Es probable que algunas personas de mi generación y de las anteriores recuerden un programa de televisión de inicios de los 80 titulado “Valores Humanos”, conducido por Jota Mario Valencia. En él, si no me falla la memoria, se entrevistaban personas que en términos generales constituían un ejemplo para los demás, en la medida que luchaban contra las adversidades, superaban restricciones físicas o promovían algún valor que ayudara en la construcción de sociedad. Siendo la televisión un medio útil para la divulgación y la movilización, de alguna manera se pretendía (imagino) contribuir a la formación individual y colectiva, como quizá era propósito de la mayoría de programas de la época.
Para las generaciones posteriores a la mía, quizá resulte difícil creer que la misma persona que ha suscitado múltiples controversias y ha generado sentimientos de animadversión por su estilo burlesco y ofensivo, se hubiese iniciado en un programa que justo exaltaba la dignidad, integridad y valores de los seres humanos. Pero no es la persona en particular y su comportamiento lo que motiva las opiniones de esta nota. En el “ecosistema” que representan los medios, imagino que asumir ciertas posturas y comportamientos es la manera indicada para sobrevivir y mantenerse vigente. Eso sí, no deja de llamarme la atención que fuera la segunda versión del presentador la que le hubiese hecho merecedor de la Orden de la Democracia del Congreso en el año 2004.
Pero para ir al centro de la idea, quiero recoger la noticia de la renuncia del director de La Mega Medellín por cuenta de un infortunado video en el que se burlaba de una joven con limitaciones físicas. De nuevo, no me inquieta el comportamiento de la persona, sino el ambiente que se ha creado alrededor de los medios, no solo la radio juvenil, en el que exponer las desgracias de la humanidad, mofarse de ellas y llegar a extremos de la humillación, sea lo que se use como gancho para ganar audiencia. No hablo de la sátira propia de muchas notas editoriales, columnas de opinión o caricaturas. Hablo de los espacios destinados en prensa, radio y televisión para que a través de la burla, la estigmatización, la discriminación y otras tendencias reprochables, se mantenga conectado a un público que a lo mejor no se da cuenta que es él mismo el ofendido.

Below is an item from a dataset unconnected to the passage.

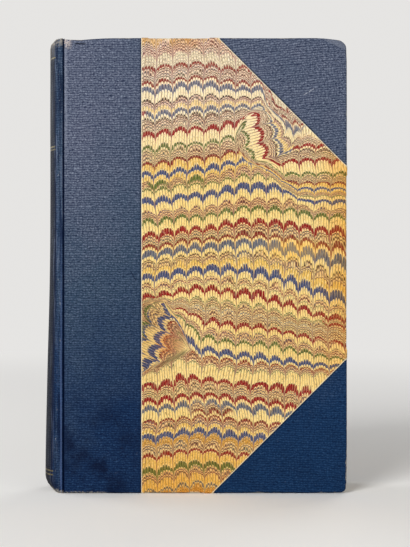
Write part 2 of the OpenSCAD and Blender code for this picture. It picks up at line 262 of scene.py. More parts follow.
class Recipe:
    """Adds nodes to one tree and wires them, so that a finish reads as its formula."""

    def __init__(self, tree):
        self.tree = tree

    def feed(self, socket, value):
        """Links a field to a socket, or sets a plain value on it."""
        if isinstance(value, Field):
            self.tree.links.new(value.socket, socket)
        elif socket.type == "RGBA":
            socket.default_value = (*value, 1.0)
        elif socket.type == "VECTOR" and not is_vector(value):
            socket.default_value = (value, value, value)
        else:
            socket.default_value = value

    def add(self, kind, inputs=None, **settings):
        node = self.tree.nodes.new(kind)
        for name, value in settings.items():
            setattr(node, name, value)
        for key, value in (inputs or {}).items():
            self.feed(node.inputs[key], value)
        return node

    def made(self, kind, inputs=None, output=0, **settings):
        """What a new node puts out."""
        return Field(self, self.add(kind, inputs, **settings).outputs[output])

    def math(self, operation, a, b=0.0, c=0.0):
        return self.made("ShaderNodeMath", {0: a, 1: b, 2: c}, operation=operation)

    def vector(self, operation, a, b=(0.0, 0.0, 0.0)):
        return self.made("ShaderNodeVectorMath", {0: a, 1: b}, operation=operation)

    def worked(self, operation, a, b):
        """A sum on numbers, or on vectors where either side is one."""
        if is_vector(a) or is_vector(b):
            return self.vector(operation, a, b)
        return self.math(operation, a, b)

    def least(self, a, b):
        return self.math("MINIMUM", a, b)

    def most(self, a, b):
        return self.math("MAXIMUM", a, b)

    def floor(self, a):
        return self.math("FLOOR", a)

    def zigzag(self, a, top):
        """Up from 0 to the top and down again, over and over."""
        return self.math("PINGPONG", a, top)

    def step(self, low, high, value, to_min=0.0, to_max=1.0):
        """Smooth step of value from low to high, which may run down as well as up."""
        inputs = {"Value": value, "From Min": low, "From Max": high, "To Min": to_min, "To Max": to_max}
        return self.made("ShaderNodeMapRange", inputs, "Result", interpolation_type="SMOOTHSTEP")

    def within(self, value, outer_low, low, high, outer_high):
        """1 between the inner two places, falling to 0 at the outer two."""
        return self.step(outer_low, low, value) * self.step(outer_high, high, value)

    def length(self, a):
        return self.made("ShaderNodeVectorMath", {0: a}, "Value", operation="LENGTH")

    def lightness(self, colour):
        inputs = {0: colour, 1: EYE_WEIGHTS}
        return self.made("ShaderNodeVectorMath", inputs, "Value", operation="DOT_PRODUCT")

    def turned(self, a, centre, angle):
        inputs = {"Vector": a, "Center": centre, "Angle": angle}
        return self.made("ShaderNodeVectorRotate", inputs, rotation_type="Z_AXIS")

    def apart(self, a):
        node = self.add("ShaderNodeSeparateXYZ", {0: a})
        return [Field(self, output) for output in node.outputs]

    def joined(self, x, y, z=0.0):
        return self.made("ShaderNodeCombineXYZ", {0: x, 1: y, 2: z})

    def cloud(self, place, scale, detail=2.0, rough=0.5):
        """Soft noise between 0 and 1 around 0.5."""
        inputs = {"Vector": place, "Scale": scale, "Detail": detail, "Roughness": rough}
        return self.made("ShaderNodeTexNoise", inputs)

    def chance(self, place):
        """One random value for each whole-numbered place."""
        return self.made("ShaderNodeTexWhiteNoise", {"Vector": place}, noise_dimensions="2D")

    def blend(self, a, b, factor, mode="MIX"):
        return self.made("ShaderNodeMix", {0: factor, 6: a, 7: b}, 2, data_type="RGBA", blend_type=mode)

    def bands(self, value, stops):
        """Fields of colour along a value from 0 to 1, each from its own place to the next."""
        node = self.add("ShaderNodeValToRGB", {0: value})
        ramp = node.color_ramp
        ramp.interpolation = "CONSTANT"
        while len(ramp.elements) < len(stops):
            ramp.elements.new(0.5)
        for element, (place, colour) in zip(ramp.elements, stops):
            element.position = place
            element.color = colour
        return Field(self, node.outputs[0]), Field(self, node.outputs[1])

    def bump(self, height, distance, strength=1.0):
        return self.made("ShaderNodeBump", {"Height": height, "Distance": distance, "Strength": strength})

    def sheet(self):
        """The piece's unfolded sheet in millimetres, U from the joint and V from the tail."""
        return self.made("ShaderNodeUVMap", uv_map="sheet") / MM

    def object_place(self):
        """The place on the book in millimetres."""
        return self.made("ShaderNodeTexCoord", output="Object") / MM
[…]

Y no me refiero en exclusiva, insisto, al caso del director de La Mega, que como ser humano es falible. Me refiero a la tendencia que alimentamos morbosamente y que nos aleja de la posibilidad de reconocernos en la diferencia y la diversidad, de aceptarnos en ella y de construir una verdadera convivencia, señalando además las carencias de un mundo que parece construirse para personas que tienen una única manera de sentir, verse, vestirse, hablar y consumir.
La paz de la que hablamos encuentra su verdadera expresión en la convivencia, no en el silencio de los fusiles. La guerra que queremos terminar no está nutrida de intereses de conquistar el poder a través de las armas. En los últimos 30 años, al menos, ha sido alimentada por resentimientos, venganzas y rencores. Por heridas sin cerrar.
No quiero dar una trascendencia inmerecida a la equivocación de una persona, pero quiero señalar que la guerra que vivimos ha germinado en un terreno abonado por la indiferencia de la mayoría y por los odios que nos sembramos a diario. Si no erradicamos el abono que hemos regado en tantos años, si no renovamos el suelo sobre el que sembramos, un escaso futuro le espera a las semillas de paz que pretenden regarse.